Entries with model source code:
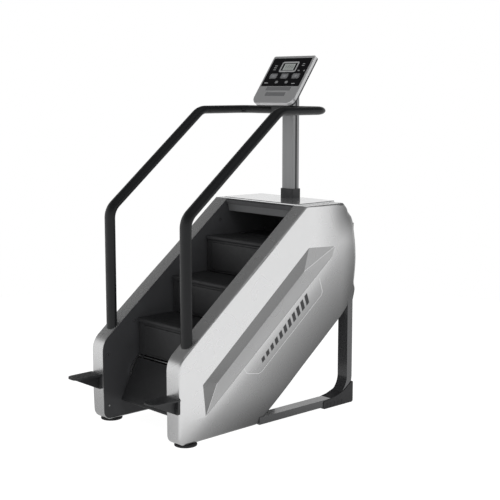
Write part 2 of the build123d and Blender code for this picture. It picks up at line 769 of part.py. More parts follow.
def make_tread(pin, nose):
    """Ribbed tread from its pin to its rounded nose, hollow below, with two hinge ears."""
    plane = step_plane(pin, nose)
    with BuildPart() as tread:
        with BuildSketch(plane) as side:
            with Locations((TREAD_START, 0)):
                Rectangle(RUN + STEP_FACE + NOSE_LIP - TREAD_START, 2 * STEP_FACE,
                          align=(Align.MIN, Align.CENTER))
            fillet(side.vertices().group_by(Axis.X)[-1], 9)
            with GridLocations(RIB_PITCH, 1, RIB_COUNT, 1):
                with Locations((RUN / 2, STEP_FACE)):
                    Rectangle(RIB_PITCH / 3, 3, mode=Mode.SUBTRACT)
        extrude(amount=STEP_HALF, both=True)
        with BuildSketch(plane):
            with Locations((RUN / 2 + 6, -STEP_FACE)):
                Rectangle(RUN - 40, 2 * (2 * STEP_FACE - TREAD_SKIN))
        extrude(amount=STEP_HALF - 8, both=True, mode=Mode.SUBTRACT)
        for x in (-EAR_X - EAR_W, EAR_X):
            with BuildSketch(plane.offset(x)):
                Circle(EAR_R)
                Rectangle(TREAD_START + 1, STEP_FACE, align=(Align.MIN, Align.CENTER))
            extrude(amount=EAR_W)
        with BuildSketch(plane):
            Circle(AXLE_R + RUNNING)
        extrude(amount=STEP_HALF, both=True, mode=Mode.SUBTRACT)
    return tread.part


def make_riser(nose, pin, top_gap=RISER_GAP):
    """Riser between a nose and the next pin, with a raised rounded panel on its face."""
    plane = step_plane(nose, pin)
    out = plane.y_dir
    face = Plane(origin=plane.origin + out * RISER_OUT, x_dir=(1, 0, 0), z_dir=out)
    with BuildPart() as riser:
        with BuildSketch(plane):
            with Locations(((top_gap + RISE - PIN_GAP) / 2, (RISER_OUT - RISER_BACK) / 2)):
                Rectangle(RISE - PIN_GAP - top_gap, RISER_OUT + RISER_BACK)
        extrude(amount=STEP_HALF, both=True)
        with BuildSketch(face):
            with Locations((0, -(top_gap + RISE - PIN_GAP) / 2)):
                RectangleRounded(2 * PANEL_HALF, RISE - PIN_GAP - top_gap - 16, 24)
        extrude(amount=STEP_FACE - RISER_OUT)
    return riser.part


def make_axles(numbers):
    """The hinge axles at the numbered pins."""
    with BuildPart() as axles:
        with BuildSketch(side_plane(-AXLE_HALF)):
            with Locations(*[PINS[number] for number in numbers]):
                Circle(AXLE_R)
        extrude(amount=2 * AXLE_HALF)
    return axles.part


def make_chains():
    """The two endless step chains, as smooth bands of the chain's size."""
    middle = along(LOWER_SHAFT, UP, STRAIGHT / 2)
    with BuildPart() as chains:
        for x in (-CHAIN_IN - CHAIN_W, CHAIN_IN):
            with BuildSketch(side_plane(x)):
                with Locations(middle):
                    SlotCenterToCenter(STRAIGHT, 2 * SPROCKET_R + CHAIN_H, rotation=degrees(SLOPE))
                    SlotCenterToCenter(STRAIGHT, 2 * SPROCKET_R - CHAIN_H, rotation=degrees(SLOPE),
                                       mode=Mode.SUBTRACT)
            extrude(amount=CHAIN_W)
    return chains.part


def make_guide_tracks():
    """Rails that carry the loaded run of the chains."""
    middle = along(along(LOWER_SHAFT, UP, STRAIGHT / 2), OUTWARD, SPROCKET_R - CHAIN_H / 2 - 5.3)
    with BuildPart() as tracks:
        for x in (-PANEL_IN + 0.2, CHAIN_IN):
            with BuildSketch(side_plane(x)):
                with Locations(middle):
                    Rectangle(STRAIGHT - 2 * TRACK_END, 10, rotation=degrees(SLOPE))
            extrude(amount=PANEL_IN - 0.2 - CHAIN_IN)
    return tracks.part


def draw_sprocket(centre, radius):
    """A sprocket blank with a shaft bore and six lightening holes."""
    with BuildSketch() as blank:
        Circle(radius)
        Circle(SHAFT_R, mode=Mode.SUBTRACT)
        with PolarLocations((radius + SHAFT_R) / 2, 6):
            Circle((radius - SHAFT_R) / 5, mode=Mode.SUBTRACT)
    return blank.sketch.moved(Location((*centre, 0)))


def make_sprockets(centre, drive_radius=None):
    """The pair of step chain sprockets on one shaft, and the driven sprocket if it has one."""
    with BuildPart() as sprockets:
        for x in (-CHAIN_IN - CHAIN_W + 1, CHAIN_IN + 1):
            with BuildSketch(side_plane(x)):
                add(draw_sprocket(centre, SPROCKET_R - CHAIN_H / 2 - 0.5))
            extrude(amount=CHAIN_W - 2)
        if drive_radius:
            with BuildSketch(side_plane(DRIVE_X)):
                add(draw_sprocket(centre, drive_radius))
            extrude(amount=8)
    return sprockets.part


def make_shaft(centre):
    with BuildPart() as shaft:
        with BuildSketch(side_plane(-SHAFT_HALF)):
            with Locations(centre):
                Circle(SHAFT_R)
        extrude(amount=2 * SHAFT_HALF)
    return shaft.part


def make_bearings():
    """Four square flanged bearings on the frame uprights."""
    with BuildPart() as bearings:
        for x in (-FRAME_IN, FRAME_IN - BEARING_T):
            with BuildSketch(side_plane(x)):
                with Locations(LOWER_SHAFT, UPPER_SHAFT):
                    RectangleRounded(76, 76, 12)
                    Circle(SHAFT_R + RUNNING, mode=Mode.SUBTRACT)
            extrude(amount=BEARING_T)
    return bearings.part


MOTOR_AT = along(LOWER_SHAFT, UP, STRAIGHT * 0.7)


def make_motor():
    """Geared motor on a plate that spans the stair well between the belt's two runs."""
    plate_at = along(MOTOR_AT, OUTWARD, -MOTOR_R - 4)
    with BuildPart() as motor:
        with BuildSketch(side_plane(-100)):
            with Locations(MOTOR_AT):
                Circle(MOTOR_R)
        extrude(amount=200)
        with BuildSketch(side_plane(-PANEL_IN + 0.2)):
            with Locations(plate_at):
                Rectangle(150, 10, rotation=degrees(SLOPE))
        extrude(amount=2 * PANEL_IN - 0.4)
        with BuildSketch(side_plane(60)):
            with Locations(MOTOR_AT):
                Circle(MOTOR_SHAFT_R + RUNNING)
        extrude(amount=60, mode=Mode.SUBTRACT)
    return motor.part


def make_motor_sprocket():
    with BuildPart() as pinion:
        with BuildSketch(side_plane(62)):
            with Locations(MOTOR_AT):
                Circle(MOTOR_SHAFT_R)
        extrude(amount=DRIVE_X + 12 - 62)
        with BuildSketch(side_plane(DRIVE_X)):
            with Locations(MOTOR_AT):
                Circle(PINION_R)
        extrude(amount=8)
    return pinion.part


def make_drive_chain():
    """Chain from the motor's sprocket to the drive shaft, as a smooth band."""
    with BuildPart() as chain:
        with BuildSketch(side_plane(DRIVE_X)):
            add(belt_loop(PINION_R + 6.5, DRIVEN_R + 6.5))
            add(belt_loop(PINION_R + 0.5, DRIVEN_R + 0.5), mode=Mode.SUBTRACT)
        extrude(amount=8)
    return chain.part


def belt_loop(small, large):
    """The filled outline of a belt round the motor's sprocket and the driven one."""
    with BuildSketch() as loop:
        with Locations(MOTOR_AT):
            Circle(small)
        with Locations(UPPER_SHAFT):
            Circle(large)
        make_hull()
    return loop.sketch


def make_panel_screws():
    """Button-head screws that hold the inner panels."""
    with BuildPart() as screws:
        for side in (-1, 1):
            with BuildSketch(side_plane(side * PANEL_IN)):
                with Locations(*PANEL_SCREWS):
                    Circle(2 * SCREW_R)
            extrude(amount=-side * 2.4)
            with BuildSketch(side_plane(side * PANEL_IN)):
                with Locations(*PANEL_SCREWS):
                    Circle(SCREW_R)
            extrude(amount=side * 9)
    return screws.part


save_pair(make_shell(), "shell")
save_pair(make_inner_panel(), "inner_panel")
save(make_top_cover(), "top_cover")
save(make_top_lip(), "top_lip")
save(make_well_shelf(), "well_shelf")
save(make_rear_cover(), "rear_cover")
save(make_belly_cover(), "belly_cover")
save(make_power_inlet(), "power_inlet")
save_pair(make_side_frame(), "side_frame")
save(make_cross_tubes(), "cross_tubes")
save_pair(make_rear_leg(), "rear_leg")
save_pair(make_foot_cap(), "foot_cap")
save_pair(make_front_foot(), "front_foot")
save_pair(make_entry_step(), "entry_step")
save_pair(make_handrail(), "handrail")
save(make_rail_clamp(), "rail_clamp")
save(make_post(), "post")
save(make_post_collar(), "post_collar")
save(make_console_bracket(), "console_bracket")
save(make_console_front(), "console_front")
save(make_console_back(), "console_back")
save(make_overlay(), "console_overlay")
save(make_display_lens(), "display_lens")
for key_name, place in KEYS.items():
    save(make_key(*place), key_name)

LOWEST, THIRD, SECOND, FIRST, TOP, RETURN_1, RETURN_2, RETURN_3 = range(STEP_COUNT)
for place, number in enumerate((FIRST, SECOND, THIRD, LOWEST), 1):
    save(make_tread(PINS[number], NOSES[number]), f"tread_{place}")
for place, number in enumerate((FIRST, SECOND, THIRD), 1):
    save(make_riser(NOSES[number], PINS[number - 1]), f"riser_{place}")
save(make_riser(NOSES[LOWEST], PINS[RETURN_3], OPEN_GAP), "bottom_riser")
save(make_riser(NOSES[TOP], PINS[FIRST], OPEN_GAP), "top_riser")
save(make_tread(PINS[TOP], NOSES[TOP]), "top_tread")
returning = (RETURN_1, RETURN_2, RETURN_3)
save(Compound(children=[make_tread(PINS[n], NOSES[n]) for n in returning]), "return_treads")
save(Compound(children=[make_riser(NOSES[n], PINS[n - 1]) for n in returning]), "return_risers")
save(make_axles((LOWEST, THIRD, SECOND, FIRST)), "step_axles")
save(make_axles((TOP, *returning)), "return_axles")
save(make_chains(), "step_chains")
save(make_guide_tracks(), "guide_tracks")
save(make_shaft(UPPER_SHAFT), "drive_shaft")
save(make_sprockets(UPPER_SHAFT, DRIVEN_R), "drive_sprockets")
save(make_shaft(LOWER_SHAFT) + make_sprockets(LOWER_SHAFT), "idler_shaft")
save(make_bearings(), "shaft_bearings")
save(make_motor(), "motor")
save(make_motor_sprocket(), "motor_sprocket")
save(make_drive_chain(), "drive_chain")
save(make_panel_screws(), "panel_screws")
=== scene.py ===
import json
from math import atan2, cos, hypot, pi, radians, sin, sqrt

import bmesh
import bpy
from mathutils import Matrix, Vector
from mathutils.geometry import delaunay_2d_cdt


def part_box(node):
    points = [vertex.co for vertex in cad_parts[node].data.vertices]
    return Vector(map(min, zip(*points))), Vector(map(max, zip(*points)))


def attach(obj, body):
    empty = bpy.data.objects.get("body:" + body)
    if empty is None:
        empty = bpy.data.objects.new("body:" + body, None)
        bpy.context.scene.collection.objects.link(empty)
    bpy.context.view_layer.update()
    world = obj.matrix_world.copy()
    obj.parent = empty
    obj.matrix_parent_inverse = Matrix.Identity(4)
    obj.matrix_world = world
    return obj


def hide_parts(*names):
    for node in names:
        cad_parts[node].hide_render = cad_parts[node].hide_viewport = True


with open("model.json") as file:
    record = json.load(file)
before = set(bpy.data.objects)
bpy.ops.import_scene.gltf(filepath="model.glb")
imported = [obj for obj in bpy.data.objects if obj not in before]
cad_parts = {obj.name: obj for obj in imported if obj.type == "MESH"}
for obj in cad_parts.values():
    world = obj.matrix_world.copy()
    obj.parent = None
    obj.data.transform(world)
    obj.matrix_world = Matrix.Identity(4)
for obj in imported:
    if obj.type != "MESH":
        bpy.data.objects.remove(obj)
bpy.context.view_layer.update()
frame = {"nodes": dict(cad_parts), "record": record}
nodes = frame["nodes"]

# Sizes in metres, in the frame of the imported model: x across, y along, z up.
SHELL_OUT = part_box("shell_right")[1].x
SHELL_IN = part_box("shell_right")[0].x
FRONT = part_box("shell_right")[0].y
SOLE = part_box("shell_right")[0].z
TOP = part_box("shell_right")[1].z


# ---------------------------------------------------------------- materials

def new_material(name):
    material = bpy.data.materials.new(name)
    material.use_nodes = True
    tree = material.node_tree
    return material, tree, tree.nodes["Principled BSDF"]


def add_node(tree, kind, **values):
    node = tree.nodes.new(kind)
    for key, value in values.items():
        if key in node.inputs:
            node.inputs[key].default_value = value
        else:
            setattr(node, key, value)
    return node


def object_position(tree, scale=(1, 1, 1)):
    position = add_node(tree, "ShaderNodeTexCoord")
    mapping = add_node(tree, "ShaderNodeMapping", Scale=scale)
    tree.links.new(position.outputs["Object"], mapping.inputs["Vector"])
    return mapping.outputs["Vector"]


def noise(tree, vector, scale, detail=3.0, rough=0.55):
    texture = add_node(tree, "ShaderNodeTexNoise", Scale=scale, Detail=detail, Roughness=rough)
    tree.links.new(vector, texture.inputs["Vector"])
    return texture.outputs["Fac"]


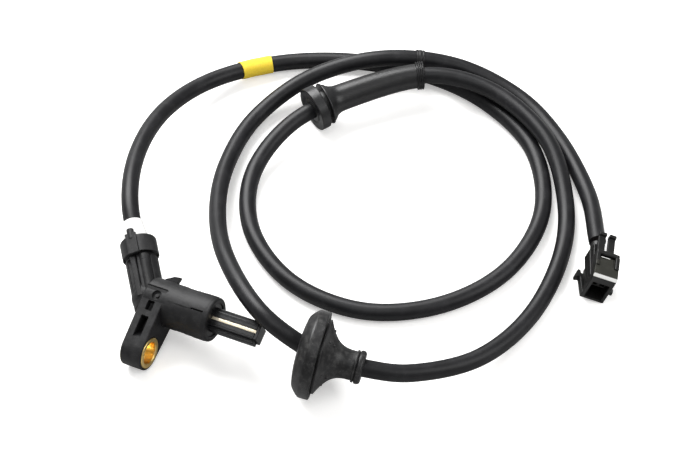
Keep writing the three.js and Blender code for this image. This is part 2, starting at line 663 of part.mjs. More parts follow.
add(sensor, 'small_grommet', smallGrommet(), blackRubber);
add(sensor, 'large_grommet', largeGrommet(), blackRubber);
add(connectorFrame, 'connector_housing', connectorHousing(), blackPlastic);
add(connectorFrame, 'connector_lock', connectorLock(), greyPlastic);
sensor.add(sensorFrame, connectorFrame);

export default sensor;
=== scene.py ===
import math

import bmesh
import bpy
from mathutils import Matrix, Vector


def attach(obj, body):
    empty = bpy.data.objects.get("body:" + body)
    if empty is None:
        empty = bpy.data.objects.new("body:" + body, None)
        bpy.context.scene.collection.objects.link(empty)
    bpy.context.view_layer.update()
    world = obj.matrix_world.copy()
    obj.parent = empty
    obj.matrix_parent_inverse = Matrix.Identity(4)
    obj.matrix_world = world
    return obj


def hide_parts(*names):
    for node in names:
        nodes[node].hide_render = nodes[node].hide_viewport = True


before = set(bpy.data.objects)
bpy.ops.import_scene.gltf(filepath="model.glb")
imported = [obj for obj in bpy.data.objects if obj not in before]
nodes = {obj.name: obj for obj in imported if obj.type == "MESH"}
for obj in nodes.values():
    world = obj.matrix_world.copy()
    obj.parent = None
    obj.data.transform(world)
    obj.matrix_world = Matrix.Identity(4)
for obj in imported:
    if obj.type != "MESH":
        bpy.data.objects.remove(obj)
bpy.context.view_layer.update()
print("frame loaded:", len(nodes), "nodes")

mm = 0.001
scene = bpy.context.scene

shaping = {
    "cornerSegments": 4,  # on a round in an outline
    "edgeSegments": 3,
    "easeSegments": 2,
    "weld": 1e-4,
    "sliver": 0.002,
    "flatDegrees": 0.4,  # faces that lie this close to one plane become one
    "normalWeight": 60,
}


# Camera
camera = {
    "lens": 115.0,
    "sensor": 36.0,
    "clip": (0.01, 20),  # metres
    "place": (291.66, -440.31, 686.38),  # millimetres, as every length below
    "aim": (34.68, 75.12, 0.0),
}


def makeCamera():
    data = bpy.data.cameras.new("camera")
    data.lens = camera["lens"]
    data.sensor_width = camera["sensor"]
    data.clip_start, data.clip_end = camera["clip"]
    lens = bpy.data.objects.new("camera", data)
    place, aim = Vector(camera["place"]) * mm, Vector(camera["aim"]) * mm
    lens.location = place
    lens.rotation_mode = "QUATERNION"
    lens.rotation_quaternion = (aim - place).to_track_quat("-Z", "Y")
    scene.collection.objects.link(lens)
    scene.camera = lens


makeCamera()


# The cable follows the same points as in the CAD source
lead = {
    "radius": 3.45,
    "length": 1.2134,  # metres
    "ringStep": 2.0,
    "sides": 40,
    "route": [
        (-22.1, 10.6, 16.4), (-41.2, 34, 22.8), (-54, 62.7, 18.9), (-58.4, 93, 12.3), (-51.4, 121, 6.7),
        (-31.3, 144.4, 4.2), (-3.5, 159.3, 3.7), (26.8, 165.4, 3.7), (56.2, 161.6, 3.7), (83.4, 146, 3.7),
        (100.1, 116.7, 3.7), (99.9, 83.8, 3.7), (84.5, 56.5, 3.7), (58.4, 39.7, 3.7), (27.4, 39.5, 3.8),
        (0.6, 55.9, 4), (-12.8, 82.2, 5.6), (-9.5, 112.1, 9.1), (8, 137.4, 11.7), (31.2, 157.5, 13.2),
        (58.3, 162.1, 11.4), (87.4, 149.3, 9.4), (106.1, 126.2, 5), (115.9, 99.1, 3.7), (117.1, 66, 4),
        (108.3, 36.9, 6.6), (90, 16.1, 11), (72.2, 6.9, 15.2), (58.7, 3.9, 16.9), (33.5, 4.7, 27.2),
        (6.2, 26.3, 21), (-12.4, 51.8, 12.4), (-24.3, 80.7, 6.2), (-26.8, 110.9, 4.5), (-14.9, 138.4, 8.6),
        (8.5, 157.8, 12.6), (36.5, 171, 9), (65.4, 170.4, 4.6), (89.8, 156.8, 3.7), (113, 133, 5),
        (127.2, 108.3, 8.6),
    ],
}
route = [Vector(point) for point in lead["route"]]


# Where things lie. The outlet's own place is inside the sensor's
def turn(degrees, axis):
    return Matrix.Rotation(math.radians(degrees), 4, axis)


toMetres = Matrix.Scale(mm, 4)
sensorPlace = Matrix.Translation((-4.7, 1.5, 14.775)) @ turn(-5.5, "Y") @ turn(20, "X")
elbowPlace = Matrix.Translation((-10, 0, 0))
inOutlet = elbowPlace @ turn(126.5, "Z")
outletPlace = sensorPlace @ inOutlet
plugPlace = Matrix.Translation((130.7, 98.1, 1.4034)) @ turn(-72.8, "Z") @ turn(-17, "X")
discPlace = Matrix.Translation((57.69, 3.7, 17.05)) @ turn(12.5, "Z") @ turn(7.1, "Y")

# An outline drawn in y and z and carried along x, or drawn in x and z and carried along -y
alongX = Matrix(((0, 0, 1, 0), (1, 0, 0, 0), (0, 1, 0, 0), (0, 0, 0, 1)))
alongY = Matrix(((1, 0, 0, 0), (0, 0, -1, 0), (0, 1, 0, 0), (0, 0, 0, 1)))


# Shaping. Everything is shaped in millimetres and brought to metres when it is placed
def meshFrom(shape):
    mesh = bpy.data.meshes.new("shape")
    shape.to_mesh(mesh)
    shape.free()
    return mesh


def wireOf(points, closed):
    # A point is x, y and, where the corner is rounded, the size of its round
    shape = bmesh.new()
    corners = [shape.verts.new((point[0], point[1], 0)) for point in points]
    for first, second in zip(corners, corners[1:] + (corners[:1] if closed else [])):
        shape.edges.new((first, second))
    for ease in sorted({point[2] for point in points if len(point) > 2}):
        picked = [corner for corner, point in zip(corners, points) if len(point) > 2 and point[2] == ease]
        bmesh.ops.bevel(shape, geom=picked, offset=ease, offset_type="OFFSET", profile=0.5, affect="VERTICES",
                        segments=shaping["cornerSegments"], material=-1, clamp_overlap=True)
    return shape


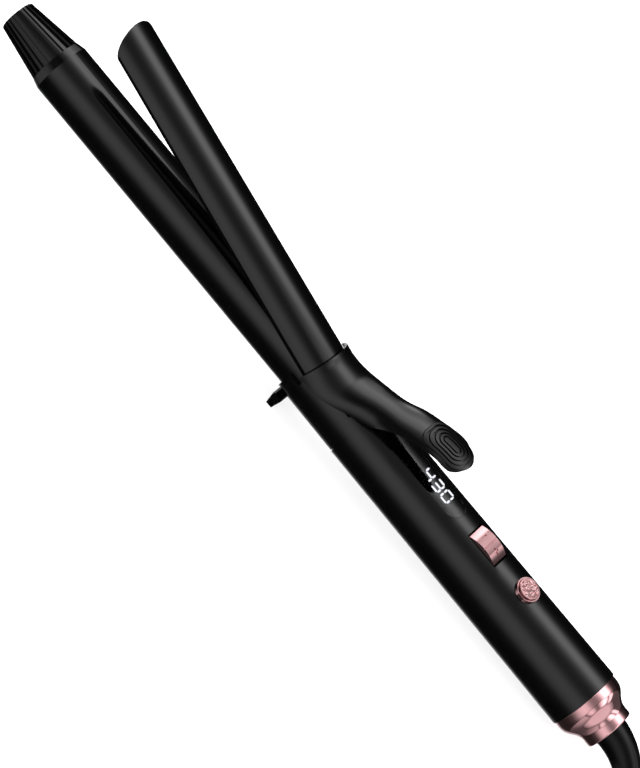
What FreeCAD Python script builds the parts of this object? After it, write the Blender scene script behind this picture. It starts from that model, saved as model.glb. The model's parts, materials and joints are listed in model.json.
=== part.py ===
import FreeCAD, Part
import Sketcher
import math
import os
import re

# A clamp curling iron, resting on its stand foot and the rear of its grip.
#
# Everything but the mains lead is modelled in the iron's own frame: X runs along the barrel from the
# cool tip (-X) to the lead (+X), Z points up through the clamp lever, and the barrel's axis is the X
# axis. TABLE_POSE then lays the iron on the table (z = 0) with the foot's centre at the origin.

Vector = FreeCAD.Vector
ACROSS = Vector(0, 1, 0)
UP = Vector(0, 0, 1)
ALONG = Vector(1, 0, 0)

SIZES = {
    # barrel and cool tip
    "barrel_radius": 12.7,
    "barrel_wall": 1.0,
    "barrel_front": -160.2,
    "barrel_nose": -163.9,
    "nose_radius": 11.75,
    "barrel_rear": 10.0,
    "tip_front": -188.9,
    "tip_front_radius": 7.7,
    "tip_rear_radius": 11.6,
    "spigot_radius": 10.5,
    "spigot_length": 12.0,
    "rib_count": 22,
    "groove_width": 1.75,
    "groove_depth": 0.95,
    # heater
    "heater_front": -138.0,
    "heater_rear": -20.0,
    "heater_thickness": 1.5,
    "spreader_radius": 11.6,
    # front housing and hinge
    "housing_front": 2.0,
    "housing_rear": 30.5,
    "housing_radius": 14.5,
    "housing_rear_radius": 14.8,
    "joint_radius": 12.5,
    "joint_length": 8.0,
    "channel_radius": 4.5,
    "channel_drop": 3.0,
    "well_rear": 25.0,
    "well_half": 10.2,
    "well_floor": 6.5,
    "ear_inner": 4.2,
    "ear_outer": 6.4,
    "ear_half": 3.2,
    "pivot_along": 16.0,
    "pivot_up": 11.0,
    "pin_radius": 1.5,
    "pin_half": 9.3,
    "pin_play": 0.04,
    "open_angle": 13.3,
    # clamp
    "blade_inner": 13.0,
    "blade_outer": 13.8,
    "blade_tip": -155.0,
    "blade_tail": 1.6,
    "blade_base_half": 12.3,
    "blade_tip_half": 11.7,
    "blade_round": 9.0,
    "tongue_rear": 11.5,
    "tongue_half": 5.5,
    "rivet_radius": 1.2,
    "pad_centre": 52.4,
    "pad_length": 20.6,
    "pad_width": 15.4,
    "pad_corner": 5.6,
    "pad_step": 1.62,
    "pad_groove": 1.7,
    "pad_rings": 5,
    # stand
    "ring_front": -3.7,
    "ring_rear": 2.0,
    "ring_radius": 14.2,
    "ring_opening": 150.0,
    "leg_hinge_drop": 16.9,
    "leg_pin_radius": 1.0,
    "leg_half": 10.0,
    "lug_half": 4.0,
    "foot_drop": 23.2,
    # grip
    "grip_front": 30.5,
    "grip_rear": 175.0,
    "grip_front_radius": 15.0,
    "grip_rear_radius": 15.9,
    "grip_wall": 2.2,
    "cover_front": 54.0,
    "cover_level": -1.9,
    "seam": 0.12,
    # controls
    "window_front": 47.0,
    "window_rear": 85.2,
    "window_half": 5.8,
    "window_thickness": 0.8,
    "display_level": 13.8,
    "digit_half": 1.95,
    "digit_tall": 2.6,
    "digit_side": 0.5,
    "digit_pitch": 5.75,
    "digit_first": 63.6,
    "bar_half": 0.42,
    "bar_gap": 0.2,
    "bar_thickness": 0.12,
    "rocker_centre": 101.0,
    "rocker_half": 7.6,
    "rocker_width": 9.0,
    "rocker_slot_half": 8.5,
    "rocker_slot_width": 9.6,
    "rocker_crown": 14.2,
    "rocker_top": 17.0,
    "rocker_pivot": 9.6,
    "mark_reach": 3.8,
    "mark_half": 1.5,
    "mark_line": 0.32,
    "mark_depth": 0.4,
    "button_centre": 125.2,
    "button_radius": 4.7,
    "button_top": 17.9,
    "bezel_radius": 5.9,
    "bezel_top": 16.9,
    # end cap and swivel
    "cap_rear": 191.8,
    "cap_radius": 15.3,
    "cap_neck_radius": 10.85,
    "mouth_radius": 8.0,
    "rotor_radius": 7.9,
    "relief_radius": 7.5,
    "relief_end_radius": 4.2,
    "relief_bend": 30.0,
    "relief_turn": 46.0,
    "relief_tail": 10.0,
    # mains lead and plug
    "cord_radius": 3.0,
    "hank_fold": 24.0,
    "waist_half": 19.2,
    "waist_run": 44.0,
    "tie_width": 12.0,
    "plug_length": 24.0,
    "plug_width": 21.0,
    "plug_height": 14.9,
    "plug_relief": 20.0,
    "blade_pitch": 12.7,
}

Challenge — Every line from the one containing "What FreeCAD Python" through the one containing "ALONG = Vector(1, 0, 0)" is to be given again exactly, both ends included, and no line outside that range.

Reply to the exercise —
What FreeCAD Python script builds the parts of this object? After it, write the Blender scene script behind this picture. It starts from that model, saved as model.glb. The model's parts, materials and joints are listed in model.json.
=== part.py ===
import FreeCAD, Part
import Sketcher
import math
import os
import re

# A clamp curling iron, resting on its stand foot and the rear of its grip.
#
# Everything but the mains lead is modelled in the iron's own frame: X runs along the barrel from the
# cool tip (-X) to the lead (+X), Z points up through the clamp lever, and the barrel's axis is the X
# axis. TABLE_POSE then lays the iron on the table (z = 0) with the foot's centre at the origin.

Vector = FreeCAD.Vector
ACROSS = Vector(0, 1, 0)
UP = Vector(0, 0, 1)
ALONG = Vector(1, 0, 0)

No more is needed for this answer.